Oysa, devrimin zaferiyle, komünistler, ezilen-sömürge uluslara ayrılma hakkını tanımanın yanı sıra, tüm uluslardan proletarya ve emekçilerin birliğini sağlamayı ulusal özgürlük biçimleriyle birleştirerek yapar. Bunun tarihsel ileri biçiminin sovyetik tipte federatif cumhuriyetler olduğu, proleter devrim deneyiyle kanıtlanmıştır. ‘Halklar birliğe özgürce karar veriyorsa, dil eşitliğinden ve baskının ortadan kalkmasından öte siyasal yönetim alanında ulusal özgürlüğe ne gerek var, sosyalizm zaten ulusal sorunu çözer’ mantığı, besbelli ki “işçi komünizmi” adına Fars sosyal şovenizminden başka bir şey değildir.
Güncelde de bu partinin, bölgesel otonomi ve federasyonu, ‘milliyetçi çatışmaları getirir’ gerekçesiyle ‘gericilik’le suçlaması, nedenli sosyal şovenizm içinde olduğunu gösteriyor:
“Demokrat Parti özerklik istiyor, bu isteğini bütün ülkeye genişleterek, Kürt nasyonalizminin nasyonalist merkezi bir devlet karşısında yalnız olmayacağı bir formül uydurarak bu ereğe daha kolay ulaşacağı sonucuna varmıştır. Federalizm formülü Demokrat Parti’ye Kürdistan’ın olağandışı bir örnek sayılmamasıyla birlikte özerklik istemesinde yardımcı olacaktır. Federalizm Demokrat Parti önderliğinde Kürt ulusu dahil ‘İran’ı oluşturan bütün uluslara özerklik verin’ anlamına gelir. İran’ın geri kalan halkının, Kürdistan’ın geniş bölümleri de dahil, zorunlu olarak kendilerini Fars, Lor, Gilek, Afgan, Kürt, Arap, Beluci ve Türkmen olarak etiketlemediklerinden onlara ne.
“Ancak daha şimdiden, federalizmi ve toplumun etnik örgütlenmesini bilinçli ve ısrarla savunan herhangi bir hareketin gerici sayılması gerekmektedir.” (Mansoor Hekmat, İKİP lideri, Radyo KPFK’nin kendisiyle 1991’de yaptığı röportajdan)

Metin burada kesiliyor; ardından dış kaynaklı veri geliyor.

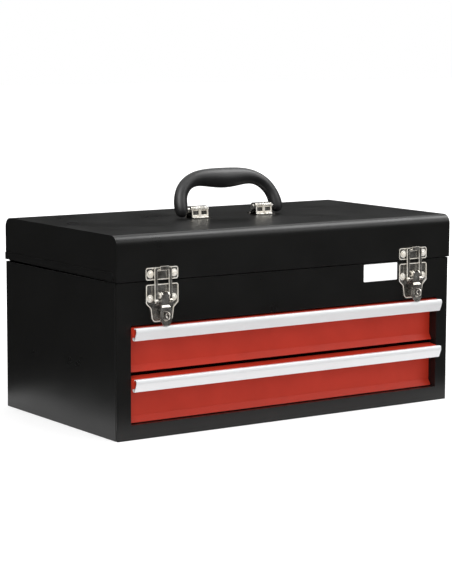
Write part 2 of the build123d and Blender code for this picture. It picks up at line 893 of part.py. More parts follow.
def latch_lever():
    """Over-centre lever: pressed channel at the pivots, stepped finger plate with a window."""
    outer_y = pivot_y - lever_web_reach
    web_top = pivot_z + math.sqrt(lever_top_radius**2 - lever_web_reach**2)
    step_z = pivot_z - lever_flange_end + lever_step_drop / 2
    tip_z = pivot_z - lever_length
    points = [
        (outer_y, web_top),
        (outer_y, step_z),
        (lever_face_y, step_z - lever_step_drop),
        (lever_face_y, tip_z + lever_tip_kick_height),
        (lever_face_y - lever_tip_kick, tip_z),
    ]
    web = along_x(bent_sheet(points, latch_sheet, [1.6, 1.6, 4.0]), lever_foot_width / 2)
    half = lever_width / 2
    foot = lever_foot_width / 2
    shape = make_face(
        Polyline(
            (-half, web_top + 1),
            (-half, step_z),
            (-foot, step_z - 2 * lever_step_drop),
            (-foot, tip_z + 2 * lever_step_drop),
            (-half * 0.7, tip_z),
            (half * 0.7, tip_z),
            (foot, tip_z + 2 * lever_step_drop),
            (foot, step_z - 2 * lever_step_drop),
            (half, step_z),
            (half, web_top + 1),
            close=True,
        )
    )
    rounded = shape.vertices().filter_by(lambda v: v.Y < web_top)
    shape = fillet(rounded, 2.0)
    web &= along_y(shape, lever_face_y - 5, 20)
    reach = math.hypot(pivot_y - padlock_y, staple_drop)
    near = staple_drop - staple_height / 2 - window_clearance
    far = reach + staple_height / 2 + window_clearance
    window = RectangleRounded(window_width, far - near, window_width / 2 - 0.1)
    window = Pos(0, pivot_z - (near + far) / 2) * window
    web -= along_y(window, lever_face_y - 5, 20)
    cheek = make_face(
        Polyline(
            (outer_y + latch_sheet / 2, pivot_z),
            (outer_y + latch_sheet / 2, step_z),
            (outer_y + latch_sheet, step_z - 1),
            (link_y + 1.6, link_z - 2.6),
            (link_y + 2.4, link_z),
            (pivot_y + lever_top_radius, pivot_z),
            close=True,
        )
    )
    cheek = cheek + Pos(pivot_y, pivot_z) * Circle(lever_top_radius)
    for sign in (-1, 1):
        web += extrude(Plane.YZ.offset(sign * half) * cheek, amount=-sign * latch_sheet)
    web -= rod_x(pivot_pin_radius + pivot_clearance, (-20, 20), pivot_y, pivot_z)
    web -= rod_x(link_pin_radius + pin_press, (-20, 20), link_y, link_z)
    return web


def loop_pin():
    """Cross pin of the lever that carries the loop."""
    reach = loop_inner / 2 + loop_strap
    pin = rod_x(link_pin_radius, (-reach - 0.3, reach + 0.3), link_y, link_z)
    for sign in (-1, 1):
        head = sorted((sign * (reach + 0.1), sign * (reach + 0.7)))
        pin += rod_x(link_pin_radius + 0.6, head, link_y, link_z)
    return pin


def latch_loop():
    """Loop of flat strip: two straps rolled round the pin and a crossbar in the hook."""
    length = math.hypot(crossbar_z - link_z, crossbar_y - link_y)
    tilt = math.degrees(math.atan2(crossbar_y - link_y, crossbar_z - link_z))
    outer_half = loop_inner / 2 + loop_strap
    top = length + crossbar_height / 2
    frame = Pos(0, top / 2) * Rectangle(2 * outer_half, top)
    frame = fillet(frame.vertices().group_by(Axis.Y)[-1], plate_corner)
    gap = Pos(0, (length - crossbar_height / 2) / 2 - 5) * RectangleRounded(
        loop_inner, length - crossbar_height / 2 + 10, 1.5
    )
    strip = along_y(frame - gap, -loop_sheet / 2, loop_sheet)
    eye_radius = link_pin_radius + pivot_clearance + link_eye_wall
    for sign in (-1, 1):
        span = sorted((sign * loop_inner / 2, sign * outer_half))
        strip += rod_x(eye_radius, span, 0, 0)
    strip -= rod_x(link_pin_radius + pivot_clearance, (-20, 20), 0, 0)
    return Pos(0, link_y, link_z) * Rot(-tilt, 0, 0) * strip


# ---- the chest, node by node ---------------------------------------------------------
def save_pair(name, shape):
    """Write a left piece and its mirror image."""
    save(f"{name}_left", shape)
    save(f"{name}_right", mirrored(shape))


def save_latch(name, shape):
    """Write a latch piece at both latches."""
    save(f"{name}_left", Pos(-latch_x, 0, 0) * shape)
    save(f"{name}_right", Pos(latch_x, 0, 0) * shape)


save("case_wrap", case_wrap())
save("front_panel", front_panel())
save("bottom_pan", bottom_pan())
save("compartment_floor", compartment_floor())
save_pair("slide_upright", slide_upright())

for place, level in drawer_levels.items():
    save_pair(f"slide_outer_{place}", slide_outer(level))
    save_pair(f"slide_inner_{place}", slide_inner(level))
    cage = ball_cage(level)
    save(f"ball_cages_{place}", cage, mirrored(cage))
    balls = [Pos(*centre) * Sphere(ball_radius) for centre in ball_places(level)]
    save(f"slide_balls_{place}", *balls, *[mirrored(ball) for ball in balls])
    save(f"drawer_tray_{place}", drawer_tray(level))
    save(f"drawer_front_{place}", drawer_front(level))
    save(f"drawer_pull_{place}", drawer_pull(level))

save("hinge_leaf_case", hinge_leaf_case())
save("hinge_leaf_lid", hinge_leaf_lid())
save("hinge_pin", hinge_pin())
save("lid_shell", lid_shell())
save_pair("lid_end", lid_end())
save("handle_grip", handle_grip())
save_pair("handle_pin", handle_pin())
save_pair("handle_bracket", handle_bracket())
save("handle_bracket_rivets", *bracket_rivets())

save_latch("latch_keeper", latch_keeper())
save_latch("latch_base", latch_base())
save_latch("latch_staple", latch_staple())
save_latch("latch_lever_pin", lever_pin())
save_latch("latch_lever", latch_lever())
save_latch("latch_loop_pin", loop_pin())
save_latch("latch_loop", latch_loop())
keeper_places = latch_rivet_places(keeper_top - keeper_rivet_drop)
save(
    "latch_keeper_rivets",
    *[rivet(x, lid_front_y - latch_sheet, latch_sheet + lid_sheet, z) for x, z in keeper_places],
)
base_places = latch_rivet_places(base_top - base_rivet_drop)
save(
    "latch_base_rivets",
    *[rivet(x, front_y - latch_sheet, latch_sheet + case_sheet, z) for x, z in base_places],
)
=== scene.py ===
"""Looks of a portable steel tool chest: a black case and lid, two red drawers with aluminium pulls,
plated draw latches and a folding moulded handle.

Metres, +Z up, front towards -Y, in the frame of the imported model.
"""

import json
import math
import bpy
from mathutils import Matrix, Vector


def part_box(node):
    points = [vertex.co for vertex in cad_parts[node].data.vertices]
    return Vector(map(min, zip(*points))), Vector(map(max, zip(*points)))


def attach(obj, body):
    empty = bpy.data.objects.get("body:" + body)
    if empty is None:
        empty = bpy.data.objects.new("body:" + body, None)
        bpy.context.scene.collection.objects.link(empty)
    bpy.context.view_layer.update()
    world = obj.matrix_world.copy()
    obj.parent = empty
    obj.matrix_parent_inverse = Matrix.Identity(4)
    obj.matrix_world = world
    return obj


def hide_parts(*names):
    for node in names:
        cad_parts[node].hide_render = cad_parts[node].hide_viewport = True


bl_info = {
    "name": "Portable tool chest",
    "version": (1, 0, 0),
    "blender": (4, 5, 0),
    "location": "3D View > Sidebar > Tool chest",
    "description": "Builds the finish of a portable two-drawer tool chest piece by piece",
    "category": "Object",
}

import bpy
from mathutils import Matrix, Vector

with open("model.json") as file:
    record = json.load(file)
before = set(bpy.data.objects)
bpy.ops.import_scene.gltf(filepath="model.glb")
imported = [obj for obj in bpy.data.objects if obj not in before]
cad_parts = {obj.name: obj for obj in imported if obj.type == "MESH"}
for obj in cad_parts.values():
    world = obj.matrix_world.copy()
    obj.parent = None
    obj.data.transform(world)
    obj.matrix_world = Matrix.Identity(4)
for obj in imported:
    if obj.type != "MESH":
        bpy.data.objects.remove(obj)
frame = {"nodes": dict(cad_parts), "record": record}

SIDES = ("left", "right")
LEVELS = ("upper", "lower")
BODY_OF = {node: body for body, nodes in frame["record"]["behaviour"]["bodies"].items() for node in nodes}

CREASE_DEGREES = 34            # faces that turn by more than this keep a sharp edge between them
SAME_PLACE = 0.0002            # faces within this of a plane lie in it
LATCH_SHEET = 0.0012           # steel of the latch plates
BASE_RIM = 0.0012              # rim raised in front of a base plate
HARDWARE_ROUNDING = 0.0003
RIVET_HEAD_HEIGHT = 0.0013
RIVET_SHANK_RADIUS = 0.0015
BRACKET_BOSS_RADIUS = 0.0034   # pressed boss round a rivet of a handle bracket
LATCH_BOSS_RADIUS = 0.0046
RIVET_RINGS = ((0.02, 0.3), (0.16, 0.28), (0.2, 0.18), (0.22, 0.12), (0.12, -0.22))
LABEL_THICKNESS = 0.0005
LABEL_CORNER = 0.0012
AIM = Vector((0, 0, 0.12))     # the lamps face this place
KEY_LAMP = ((-1.5, -1.2, 2.4), 1.8)    # place and size
FILL_LAMP = ((2.4, -1.6, 1.5), 1.6)
TOP_LAMP = ((1.25, -0.2, 1.9), 1.0)
FLOOR_SIZE = 24
FLOOR_GLOW = (("From Min", 0.2), ("From Max", 1.6), ("To Min", 0.16), ("To Max", 0.52))


# ---- selecting and shaping ---------------------------------------------------------------------
def take(obj):
    """Makes one object the only selected and the active one."""
    bpy.ops.object.select_all(action="DESELECT")
    obj.select_set(True)
    bpy.context.view_layer.objects.active = obj
    return obj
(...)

Oysa, bir devrime göre geri olmasına karşın, bölgesel özerklik ve federasyon demokratik reformlar olarak, İslami gericiliği gerileten ilerici gelişmeyi ifade eder, yeter ki, İran halklarının mücadelesinin bir parçası olarak gerçekleşsinler. Proletarya ve komünistler, bu türden reformları, devrimin engeli yapılmadıkları ve emperyalist bir savaşın parçası olmadıkları sürece demokratik ve ilerici büyük çaplı reformlar olarak görür ve destekler; ama bununla yetinmezler.
Dünyanın bir gericilik ve belli bölgelerin milliyetçi boğazlaşmalardan geçtiği ’90’lı yıllar, proletarya ve komünistlerin, ulusal sorunda bilincini karartmamak, proleter devrim deneylerinin ve proletaryanın mücadele tarihinin kazandırdığı en ileri çözümü savunma kararlılığını küçük burjuvazinin devrimciliğinin tutarsızlığı derekesine düşürmemelidir. Marksist leninist komünistler, bu sorunda da leninizmden aldıkları proletaryanın tutarlı devrimci bayrağını yüksekte tutmaya devam edecekler.